Combien faudra-t-il d’extinctions d‘espèces ou jusqu’où verra-t-on que le climat se détériorer avant de faire stopper la catastrophe par un pouvoir accru des salarié-e-s ? D’où viendront les ressources pour accueillir les nouveaux migrants du monde si l’on ne s’en préoccupe pas de façon urgente dans les lieux de pouvoir ? Un-e salarié-e d’usine, qui les voit arriver en masse, ne serait-il-elle pas bien plus apte que n’importe qui à prévoir les modalités de leur intégration à la société québécoise ? Est-ce qu’un-e francophone salarié-e, qui ne travaille qu’en anglais, ne verrait pas plus l’urgence de protéger sa propre langue contre l’anglicisation ? Ou tout au moins comprendra-t-il-elle que la politique lui ouvrirait l’horizon de le faire s’il en était informé par son organisation syndicale ?

De toute façon vous êtes à même de comprendre tous les ressorts inédits que permettrait un accès direct au pouvoir pour vos membres.

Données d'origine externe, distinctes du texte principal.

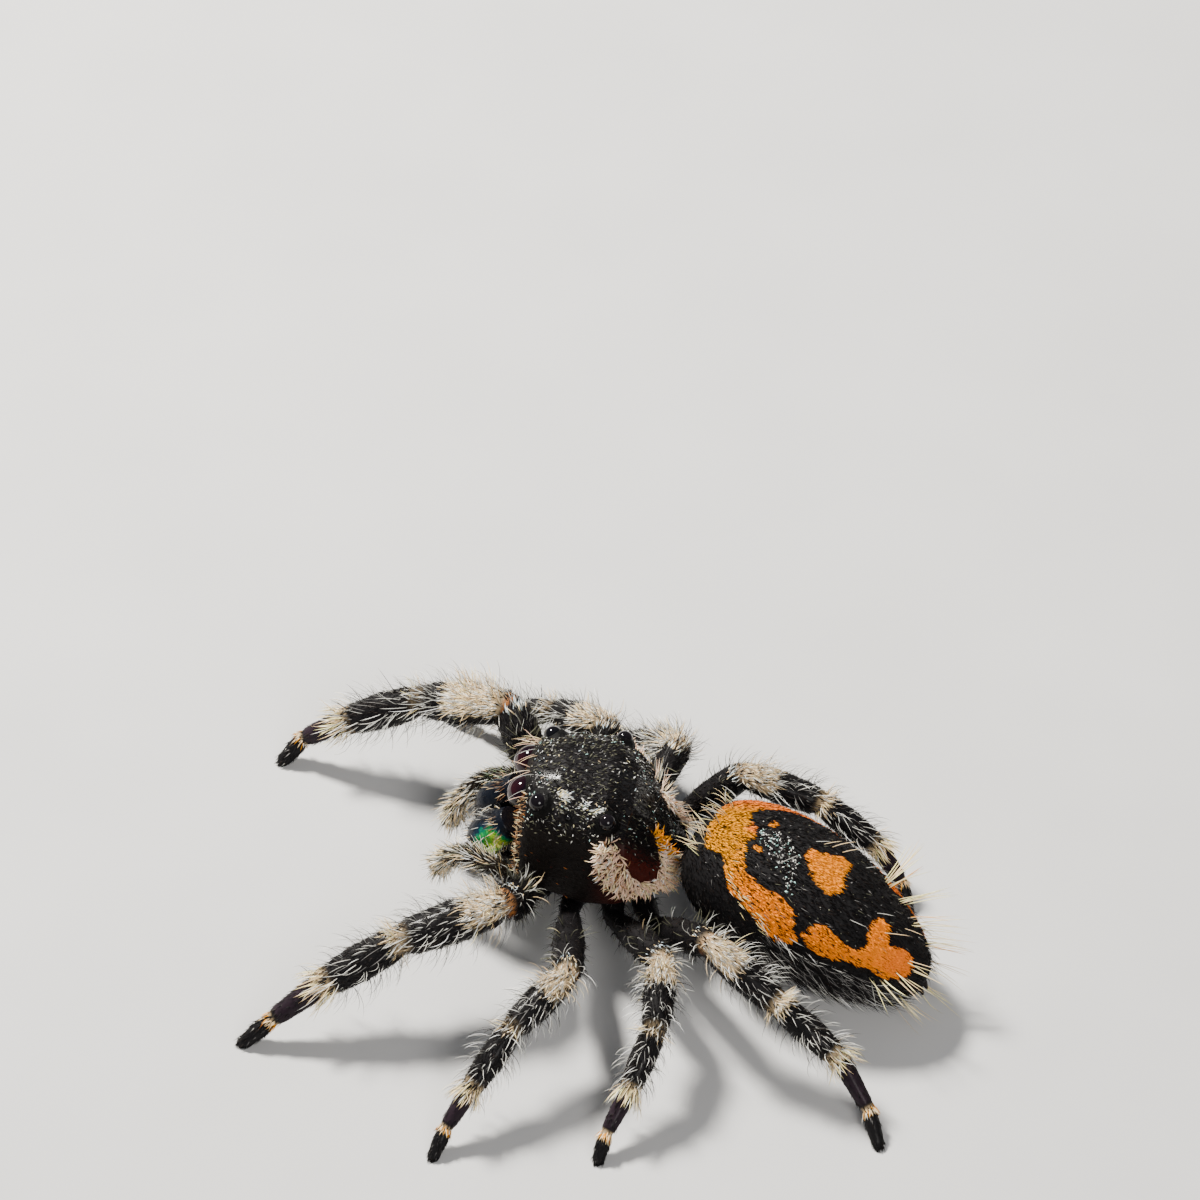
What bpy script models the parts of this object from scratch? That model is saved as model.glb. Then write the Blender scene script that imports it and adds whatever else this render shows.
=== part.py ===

Pourquoi ne pas en faire un thème de leur éducation syndicale comme tous les autres ? Voilà bien une raison de plus d’outiller vos membres, comme les femmes ont appris à le faire pour elles-mêmes, dans une société où les intervenants politiques actifs peuvent avoir bien plus de poids que les lobbyistes mercantiles en exerçant eux-mêmes le pouvoir.

Voilà en gros comment des salarié-e-s politisé-e-s par leurs institutions syndicales, ou des syndicalistes comme vous, pourraient contribuer directement, sans les détours de pénibles de longues revendications indirectes ou d’une représentation à plusieurs niveaux, à faire évoluer le monde bien plus vite que par leurs institutions ou leurs leaders « trade-unionistes », en devenant eux-elles-mêmes, et en restant, les acteur-trice-s politiques privilégié-e-s de leur propre cause, et en même temps, de notre destin national.